There's no reason that the field can't be both time and spatially varying. On an alternator, or a dynamo, that is producing a DC output via a bridge rectifier, you could feed an AC current through the field, and the armature output would be modulated by the alternating flux level. If you wanted to generate a synchronous AC output you would need a constant field, or you'd see a phase reversal at the output when the field reversed.

Universal motors, commonly used in small appliances and power tools, have an alternating field, and since the current supplied to the armature is in phase with the field (since they are connected in series), the product - torque at the shaft, is always in the same direction. They can't reasonably be used as AC generators, though.

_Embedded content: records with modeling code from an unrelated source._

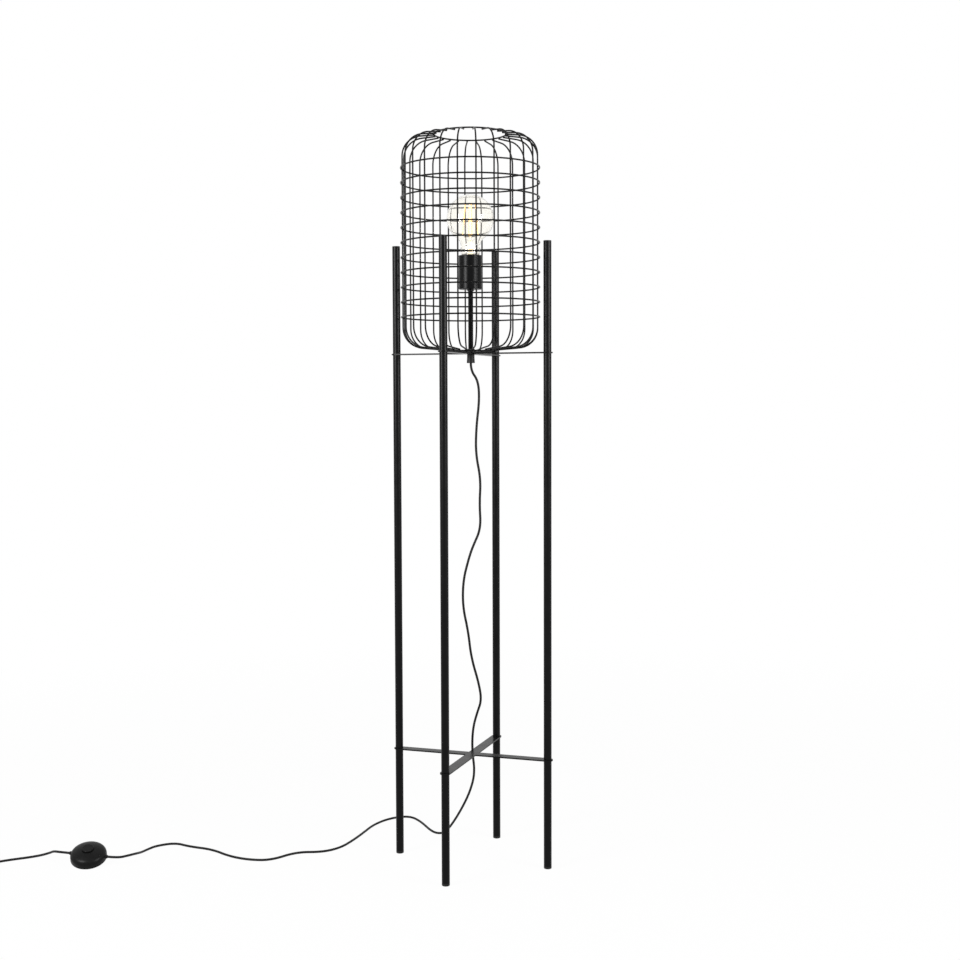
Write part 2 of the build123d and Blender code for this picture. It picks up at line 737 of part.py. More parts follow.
def coil_knot(turns):
    """Place and direction of the coil's centreline after so many turns: clockwise, inwards
    on the floor, up a layer round the reversal, and outwards again."""
    angle = radians(coil_start_angle - 360 * turns)
    from_middle = turns - coil_half
    radius = coil_inner_radius + abs(from_middle) * coil_pitch
    climb = min(1.0, max(0.0, from_middle / (2 * coil_climb) + 0.5))
    outward = coil_pitch if from_middle > 0 else -coil_pitch
    upward = 0.0
    if turns in (0, coil_half, coil_turns):
        outward = 0.0
    if turns == coil_half:
        upward = coil_steepness * coil_rise / (2 * coil_climb)
    spin = -2 * pi * radius
    place = Vector(
        coil_centre[0] + radius * cos(angle),
        coil_centre[1] + radius * sin(angle),
        floor_line + climb * coil_rise,
    )
    heading = Vector(
        outward * cos(angle) - spin * sin(angle),
        outward * sin(angle) + spin * cos(angle),
        upward,
    )
    return place, heading.normalized()


def biarc(start, start_heading, end, end_heading):
    """Two arcs, tangent to each other and to both headings."""
    chord = end - start
    both = start_heading + end_heading
    spread = 2 * (1 - start_heading.dot(end_heading))
    along = chord.dot(both)
    reach = (sqrt(along**2 + spread * chord.dot(chord)) - along) / spread
    join = (start + end + (start_heading - end_heading) * reach) / 2
    first = TangentArc(start, join, tangent=start_heading)
    return [first, TangentArc(join, end, tangent=first % 1)]


def coil_knots():
    """Turns at which two biarcs meet, about a quarter turn apart."""
    spans = round((coil_half - coil_climb) / 0.25)
    inward = [i * (coil_half - coil_climb) / spans for i in range(spans + 1)]
    return inward + [coil_half] + [coil_turns - turn for turn in reversed(inward)]


knots = [coil_knot(turns) for turns in coil_knots()]
coil_in, heading_in = knots[0]
coil_out, heading_out = knots[-1]
coil_start = coil_in - heading_in * cord_diameter
coil_end = coil_out + heading_out * cord_diameter
coil_edges = [Line(coil_start, coil_in)]
for (start, start_heading), (end, end_heading) in zip(knots, knots[1:]):
    coil_edges += biarc(start, start_heading, end, end_heading)
coil_edges.append(Line(coil_out, coil_end))
coil_path = Wire(coil_edges)
coil_section = Plane(origin=coil_start, z_dir=heading_in) * Circle(cord_diameter / 2)
coil = sweep(coil_section, path=coil_path)
save("cord_coil", coil)


def least_gap(path, diameter):
    """The least gap between two stretches of a wound tube, from points on its centreline
    that are half a diameter apart. Stretches less than four diameters along don't count."""
    count = round(2 * path.length / diameter)
    points = [path @ (i / count) for i in range(count + 1)]
    apart = 8
    return min(
        (points[j] - points[i]).length
        for i in range(len(points))
        for j in range(i + apart, len(points))
    ) - diameter


print(
    "cord_coil length", round(coil_path.length, 1),
    "volume over section times length",
    round(coil.volume / (pi * (cord_diameter / 2) ** 2 * coil_path.length), 5),
    "least gap", round(least_gap(coil_path, cord_diameter), 3),
    "width", round(2 * (coil_inner_radius + coil_half * coil_pitch) + cord_diameter, 1),
)
pressed_height = coil_height - button_travel
print(
    "spring least gap at rest", round(coil_height / spring_turns - spring_wire, 2),
    "and pressed", round(pressed_height / spring_turns - spring_wire, 2),
)

lead_points = [(0, 0, grip_bottom), *hanging_points]
lead_points += [(x, y, floor_line) for x, y in floor_points]
lead_points += [*switch_approach_points, beside_switch(entry_place + entry_run), right_entry]
cord_tube("cord_lead", lead_points)

tail_route = [left_entry, beside_switch(-entry_place - entry_run), *tail_points]
tail_route += [(x, y, floor_line) for x, y in tail_floor_points]
tail_route += [coil_start - heading_in * tail_last_run, coil_start]
cord_tube("cord_tail", tail_route)

# ================================================================ plug
plug_axis_height = coil_end.Z
plug_frame = Plane(origin=coil_end, x_dir=(1, 0, 0), z_dir=heading_out)
plug_face = plug_relief_length + plug_body_length
waist = plug_relief_length + plug_waist_share * plug_body_length


def plug_section(width, thickness, along):
    """A rounded cross-section of the plug, square to its axis."""
    corner = 0.45 * min(width, thickness)
    return Pos(0, 0, along) * RectangleRounded(width, thickness, corner)


relief = Cone(plug_relief_tip / 2, plug_relief_root / 2, plug_relief_length, align=MIDDLE_UP)
grip_half = loft(
    [
        plug_section(plug_neck_width, plug_neck_thickness, plug_relief_length),
        plug_section(plug_waist_width, 2 * plug_axis_height, waist),
    ],
    ruled=True,
)
face_half = loft(
    [
        plug_section(plug_waist_width, 2 * plug_axis_height, waist),
        plug_section(plug_face_width, plug_face_thickness, plug_face),
    ],
    ruled=True,
)
plug_body = relief + grip_half + face_half
pin = disc(pin_diameter, pin_length, plug_face)
pin = fillet(pin.edges().sort_by(Axis.Z)[-1], pin_tip_round)
root_start = plug_face - pin_root_length
pin += disc(pin_root_diameter, pin_root_length, root_start)
root_hole = disc(pin_root_diameter + 2 * slip_gap, pin_root_length, root_start)
pin_places = [Pos(side * pin_spacing / 2, 0, 0) for side in (-1, 1)]
for place in pin_places:
    plug_body -= place * root_hole
save("plug_body", plug_frame * plug_body)
save("plug_pins", *[plug_frame * place * pin for place in pin_places])
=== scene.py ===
from math import acos, cos, pi, radians, sin

import bmesh
import bpy
from mathutils import Matrix, Vector


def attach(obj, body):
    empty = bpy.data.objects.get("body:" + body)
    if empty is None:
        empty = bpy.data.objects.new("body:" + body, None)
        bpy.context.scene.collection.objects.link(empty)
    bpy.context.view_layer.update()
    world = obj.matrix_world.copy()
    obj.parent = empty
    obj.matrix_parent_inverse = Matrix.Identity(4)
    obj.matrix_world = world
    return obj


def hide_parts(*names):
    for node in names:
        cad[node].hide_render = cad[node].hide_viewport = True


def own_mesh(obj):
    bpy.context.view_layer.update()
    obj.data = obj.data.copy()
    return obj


# A wire cage floor lamp on four tube legs, with its cord, foot switch and plug. Metres.
# The floor is at zero, the cage's axis is Z, -Y is the front leg and +X the right one.
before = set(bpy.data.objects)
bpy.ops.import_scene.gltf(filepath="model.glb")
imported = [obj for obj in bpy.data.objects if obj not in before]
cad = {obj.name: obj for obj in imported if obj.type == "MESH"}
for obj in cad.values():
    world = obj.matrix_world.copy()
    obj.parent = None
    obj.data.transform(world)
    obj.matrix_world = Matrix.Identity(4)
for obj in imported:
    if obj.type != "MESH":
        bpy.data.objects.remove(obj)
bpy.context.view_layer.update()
scene = bpy.context.scene

# ---------------------------------------------------------------- where the lamp is seen from
# The lamp is seen from a little round to the right of its front leg, with the eye just
# under the cage, so that the cage's mouth and both crosses are nearly edge on.
view_distance = 2.752
view_height = 0.900
view_round = radians(19.045)
view_right = radians(0.3495)
view_down = radians(3.289)
view_lean = radians(-0.187)
view_lens = 53.9
view_film = 36
camera = bpy.data.objects.new("camera", bpy.data.cameras.new("camera"))
scene.collection.objects.link(camera)
camera.data.lens = view_lens
camera.data.sensor_width = view_film
camera.location = (view_distance * sin(view_round), -view_distance * cos(view_round), view_height)
camera.rotation_euler = (
    Matrix.Rotation(view_round - view_right, 3, "Z")
    @ Matrix.Rotation(pi / 2 - view_down, 3, "X")
    @ Matrix.Rotation(view_lean, 3, "Z")
).to_euler()
scene.camera = camera

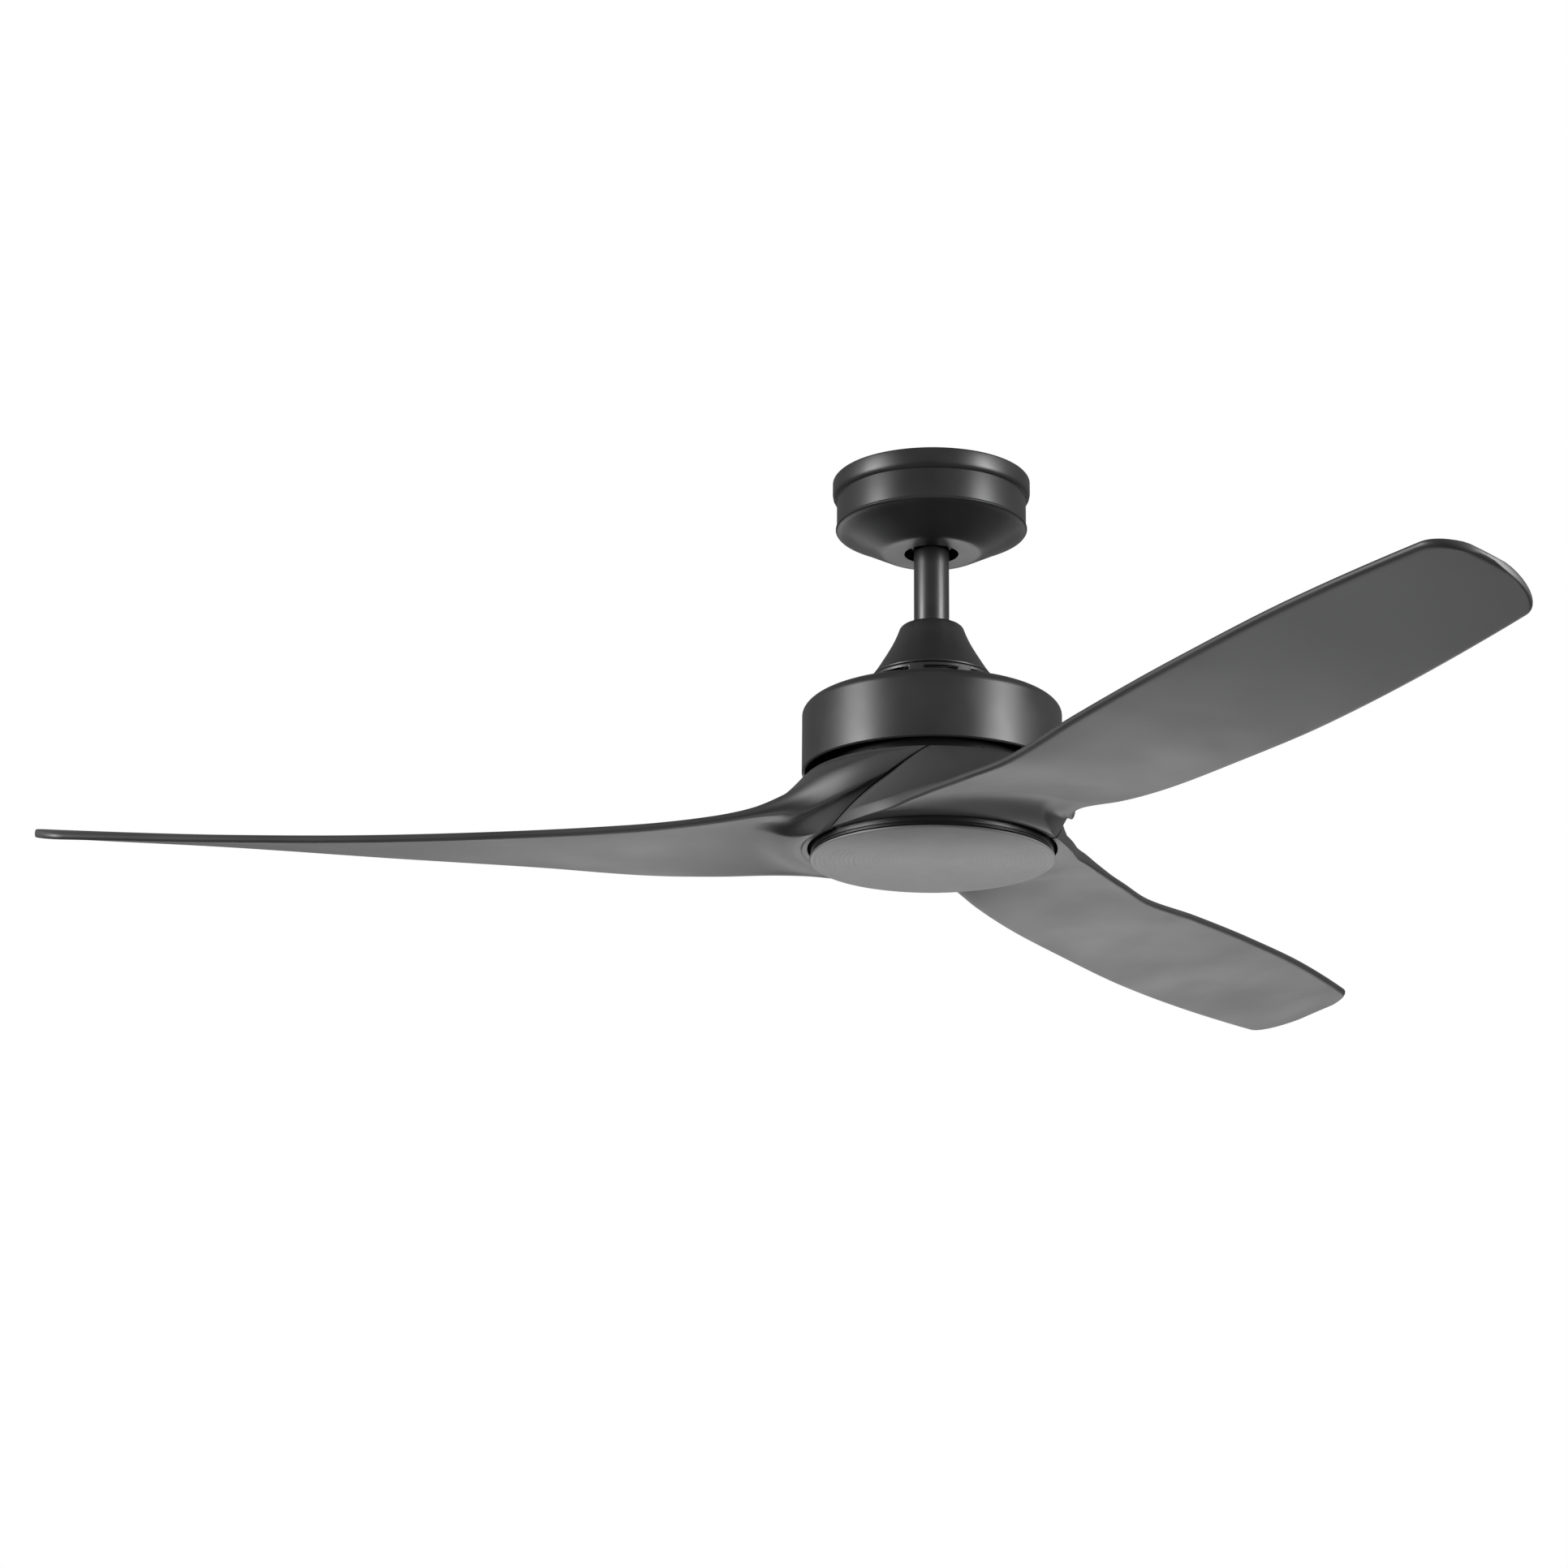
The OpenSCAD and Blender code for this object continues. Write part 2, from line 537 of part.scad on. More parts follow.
module pan_screws() color("#6a6a6a") lower() ring_of(3, 30) translate([20, 0, 0]) {
    translate([0, 0, pan_top]) cylinder(r = 2.8, h = 1.8);
    translate([0, 0, pan_top - 1.9]) cylinder(r = 1.55, h = 2);
}

sink_in_r = 28;
sink_out_r = 78;

module heat_sink() color("#b6b8ba") lower() translate([0, 0, pan_top - 2 - 3])
    tube(sink_out_r, sink_in_r, 2.95);

board_lo = pan_top - 6.7;

module led_board() color("ivory") lower() translate([0, 0, board_lo]) difference() {
    tube(sink_out_r - 2, sink_in_r + 2, 1.6);
    ring_of(3, 90) translate([53, 0, -1]) cylinder(r = 1.8, h = 4);
}

module led_chips() color("khaki") lower() for (r = [40, 66])
    ring_of(r == 40 ? 12 : 24, 7.5) translate([r - 1.75, -1.75, board_lo - 0.9]) cube([3.5, 3.5, 0.85]);

module led_screws() color("#a0a09c") lower() ring_of(3, 90) translate([53, 0, 0]) {
    translate([0, 0, board_lo - 1.7]) cylinder(r = 3, h = 1.7);
    translate([0, 0, board_lo - eps]) cylinder(r = 1.7, h = 1.6);
}

module light_cover() color(black) lower() {
    rotate_extrude() polygon([[0, 0], [cover_r - 0.9, 0], [cover_r - 0.3, 0.3], [cover_r, 0.9],
        [cover_r, 1.6], [cover_r - 0.4, 2], [ledge_in_r - 0.8, 2], [ledge_in_r - 0.8, 13.4],
        [ledge_in_r - 2.6, 13.4], [ledge_in_r - 2.6, 2], [0, 2]]);
    ring_of(3) rotate([0, 0, -lug_arc / 2]) rotate_extrude(angle = lug_arc)
        translate([ledge_in_r - 1, ledge_h + 2.2]) square([2.9, 2]);
}

hanger_bracket();
ground_screw();
canopy();
canopy_screws();
canopy_trim_ring();
receiver();
receiver_leads();
wire_connectors();
ball_cross_pin();
hanger_ball();
ball_set_screw();
downrod();
motor_lead();
motor_plug();
coupling();
clevis_pin();
clevis_clip();
coupling_set_screws();
coupling_cover();
motor_housing();
housing_screws();
motor_shaft();
shaft_nut();
stator_core();
stator_windings();
bearing_inner_rings();
bearing_outer_rings();
bearing_balls();
rotor_can();
rotor_magnets();
blade_hub();
hub_screws();
blade_screws();
blade_1();
blade_2();
blade_3();
light_pan();
pan_screws();
heat_sink();
led_board();
led_chips();
led_screws();
light_cover();
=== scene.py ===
"""Three-blade ceiling fan on a ball-and-downrod mount, finished round its CAD frame.

The frame's origin is on the ceiling plane at the rod's axis, +Z up. Lengths below are in millimetres
and heights are measured up from the light cover's face, unless a comment says otherwise.
"""
import json
from math import cos, pi, radians, sin, sqrt

import bmesh
import bpy
from mathutils import Matrix, Vector


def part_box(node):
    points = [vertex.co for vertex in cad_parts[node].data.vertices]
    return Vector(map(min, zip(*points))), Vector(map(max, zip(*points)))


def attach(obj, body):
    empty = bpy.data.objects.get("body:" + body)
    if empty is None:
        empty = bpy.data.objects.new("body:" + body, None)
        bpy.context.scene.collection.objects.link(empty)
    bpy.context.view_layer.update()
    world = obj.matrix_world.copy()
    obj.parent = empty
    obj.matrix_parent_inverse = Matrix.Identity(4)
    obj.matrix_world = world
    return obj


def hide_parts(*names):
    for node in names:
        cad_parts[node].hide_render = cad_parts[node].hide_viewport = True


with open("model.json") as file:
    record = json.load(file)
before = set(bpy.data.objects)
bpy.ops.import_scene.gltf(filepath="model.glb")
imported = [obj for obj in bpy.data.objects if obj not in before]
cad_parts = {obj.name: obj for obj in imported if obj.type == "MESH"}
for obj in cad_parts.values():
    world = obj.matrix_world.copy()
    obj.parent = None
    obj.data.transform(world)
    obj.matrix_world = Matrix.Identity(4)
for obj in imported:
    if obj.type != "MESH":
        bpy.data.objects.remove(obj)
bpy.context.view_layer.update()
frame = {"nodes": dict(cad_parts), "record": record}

MM = 0.001
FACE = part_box("light_cover")[0].z / MM
CANOPY_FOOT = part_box("canopy")[0].z / MM


# ---------------------------------------------------------------- camera

# The eye is in metres, and the angles in radians
EYE = Vector((0.1007, -2.7495, -1.0665))
LENS = 88.3
TURN, LIFT, ROLL = radians(4.40), radians(16.71), radians(0.49)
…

In a three phase induction motor, the three time varying, stator currents produce a rotating magnetic field that is only spatially varying. There is one spatially varying field per pair of stator poles. Each pair of rotor poles is formed by a group of three phase-windings.

Each stator field moving across the rotor conductors produces a rotor field that is only spatially varying. The rotor field rotates synchronously with the stator field, but displaced at an angle that is determined by the torque produced in response to the opposing load torque.

The image below may make it easier to visualize how three phase sinusoidal currents can create a rotating magnetic magnetic field with an amplitude that does not vary with time. For three times, (a), (b) and (c) the constituent and resultant flux vectors are shown for a simplified stator that is wound with three single-turn coils. The coils carry the currents with the corresponding times marked.

enter image description here

Image adapted from Fitzgerald, Kingsley, Umans, Electric Machinery, 4th ed.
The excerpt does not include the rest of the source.